▸ **STATED PROBLEM**
Output every line below without omitting or altering anything.
┌────────
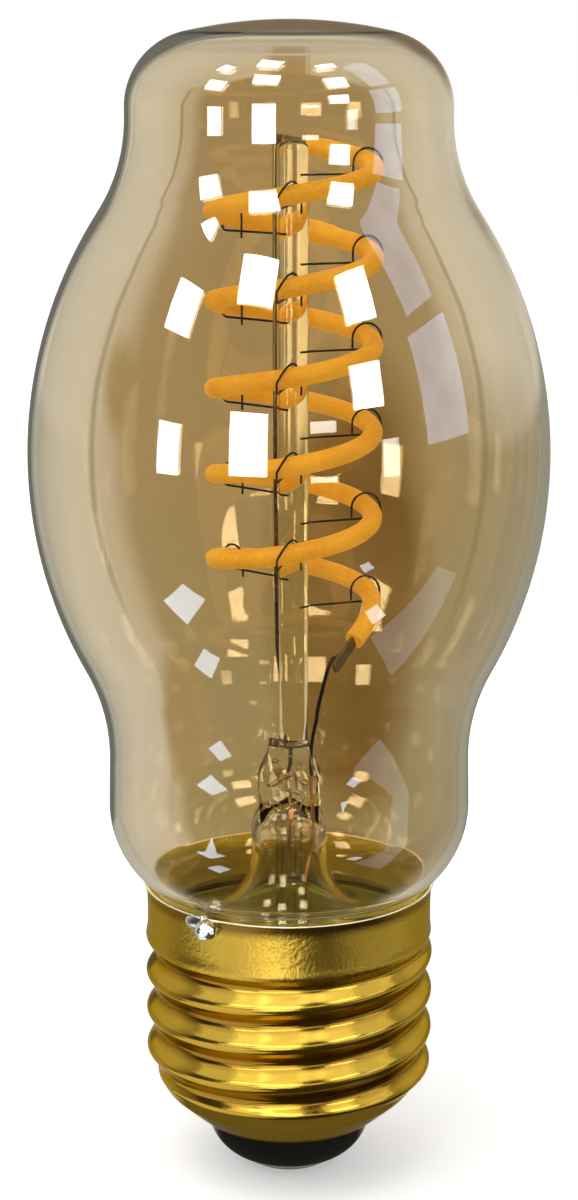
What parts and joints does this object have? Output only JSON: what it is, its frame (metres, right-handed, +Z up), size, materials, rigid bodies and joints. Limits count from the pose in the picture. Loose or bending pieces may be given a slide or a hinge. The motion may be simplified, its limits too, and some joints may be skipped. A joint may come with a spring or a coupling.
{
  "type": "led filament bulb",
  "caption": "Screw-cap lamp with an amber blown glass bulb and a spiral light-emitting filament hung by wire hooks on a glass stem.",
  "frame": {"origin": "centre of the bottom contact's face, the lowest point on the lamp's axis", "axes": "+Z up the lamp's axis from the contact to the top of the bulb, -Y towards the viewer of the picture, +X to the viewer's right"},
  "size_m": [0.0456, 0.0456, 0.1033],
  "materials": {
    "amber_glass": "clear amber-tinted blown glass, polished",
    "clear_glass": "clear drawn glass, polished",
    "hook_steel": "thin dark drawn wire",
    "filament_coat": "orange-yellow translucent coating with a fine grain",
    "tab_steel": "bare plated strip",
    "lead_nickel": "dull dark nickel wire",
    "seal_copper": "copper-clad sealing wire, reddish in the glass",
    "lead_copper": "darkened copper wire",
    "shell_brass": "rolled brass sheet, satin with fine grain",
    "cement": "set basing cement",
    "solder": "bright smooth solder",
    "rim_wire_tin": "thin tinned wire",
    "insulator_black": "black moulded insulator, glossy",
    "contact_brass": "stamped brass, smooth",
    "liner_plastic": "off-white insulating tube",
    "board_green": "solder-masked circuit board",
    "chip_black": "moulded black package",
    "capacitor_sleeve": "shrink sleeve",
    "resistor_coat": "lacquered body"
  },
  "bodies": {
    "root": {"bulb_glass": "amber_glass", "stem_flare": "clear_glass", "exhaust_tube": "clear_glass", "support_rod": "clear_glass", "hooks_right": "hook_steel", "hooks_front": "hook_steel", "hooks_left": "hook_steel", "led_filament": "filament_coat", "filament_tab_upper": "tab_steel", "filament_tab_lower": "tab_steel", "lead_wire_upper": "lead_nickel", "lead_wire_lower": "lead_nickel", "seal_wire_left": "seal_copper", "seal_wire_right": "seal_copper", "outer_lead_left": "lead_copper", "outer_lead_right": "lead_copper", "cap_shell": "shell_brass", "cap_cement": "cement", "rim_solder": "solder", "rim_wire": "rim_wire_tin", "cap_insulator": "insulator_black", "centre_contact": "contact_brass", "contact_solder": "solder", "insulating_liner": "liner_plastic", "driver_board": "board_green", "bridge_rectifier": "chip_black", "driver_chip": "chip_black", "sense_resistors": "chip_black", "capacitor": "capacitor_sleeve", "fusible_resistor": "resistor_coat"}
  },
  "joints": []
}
└────────
▸ **RESPONSE TO THE TASK**
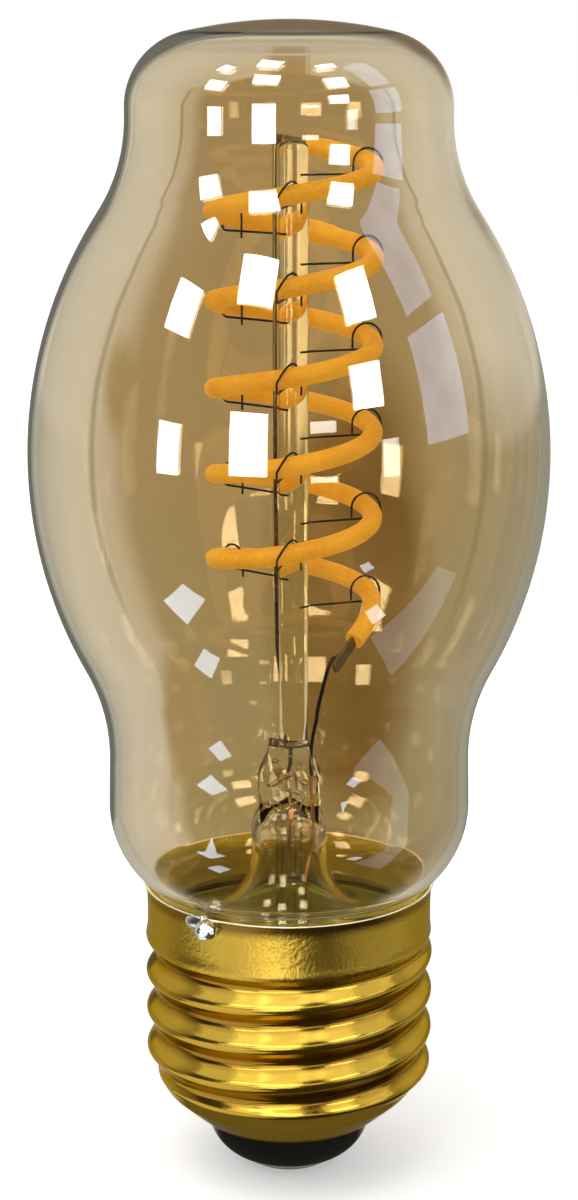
What parts and joints does this object have? Output only JSON: what it is, its frame (metres, right-handed, +Z up), size, materials, rigid bodies and joints. Limits count from the pose in the picture. Loose or bending pieces may be given a slide or a hinge. The motion may be simplified, its limits too, and some joints may be skipped. A joint may come with a spring or a coupling.
{
  "type": "led filament bulb",
  "caption": "Screw-cap lamp with an amber blown glass bulb and a spiral light-emitting filament hung by wire hooks on a glass stem.",
  "frame": {"origin": "centre of the bottom contact's face, the lowest point on the lamp's axis", "axes": "+Z up the lamp's axis from the contact to the top of the bulb, -Y towards the viewer of the picture, +X to the viewer's right"},
  "size_m": [0.0456, 0.0456, 0.1033],
  "materials": {
    "amber_glass": "clear amber-tinted blown glass, polished",
    "clear_glass": "clear drawn glass, polished",
    "hook_steel": "thin dark drawn wire",
    "filament_coat": "orange-yellow translucent coating with a fine grain",
    "tab_steel": "bare plated strip",
    "lead_nickel": "dull dark nickel wire",
    "seal_copper": "copper-clad sealing wire, reddish in the glass",
    "lead_copper": "darkened copper wire",
    "shell_brass": "rolled brass sheet, satin with fine grain",
    "cement": "set basing cement",
    "solder": "bright smooth solder",
    "rim_wire_tin": "thin tinned wire",
    "insulator_black": "black moulded insulator, glossy",
    "contact_brass": "stamped brass, smooth",
    "liner_plastic": "off-white insulating tube",
    "board_green": "solder-masked circuit board",
    "chip_black": "moulded black package",
    "capacitor_sleeve": "shrink sleeve",
    "resistor_coat": "lacquered body"
  },
  "bodies": {
    "root": {"bulb_glass": "amber_glass", "stem_flare": "clear_glass", "exhaust_tube": "clear_glass", "support_rod": "clear_glass", "hooks_right": "hook_steel", "hooks_front": "hook_steel", "hooks_left": "hook_steel", "led_filament": "filament_coat", "filament_tab_upper": "tab_steel", "filament_tab_lower": "tab_steel", "lead_wire_upper": "lead_nickel", "lead_wire_lower": "lead_nickel", "seal_wire_left": "seal_copper", "seal_wire_right": "seal_copper", "outer_lead_left": "lead_copper", "outer_lead_right": "lead_copper", "cap_shell": "shell_brass", "cap_cement": "cement", "rim_solder": "solder", "rim_wire": "rim_wire_tin", "cap_insulator": "insulator_black", "centre_contact": "contact_brass", "contact_solder": "solder", "insulating_liner": "liner_plastic", "driver_board": "board_green", "bridge_rectifier": "chip_black", "driver_chip": "chip_black", "sense_resistors": "chip_black", "capacitor": "capacitor_sleeve", "fusible_resistor": "resistor_coat"}
  },
  "joints": []
}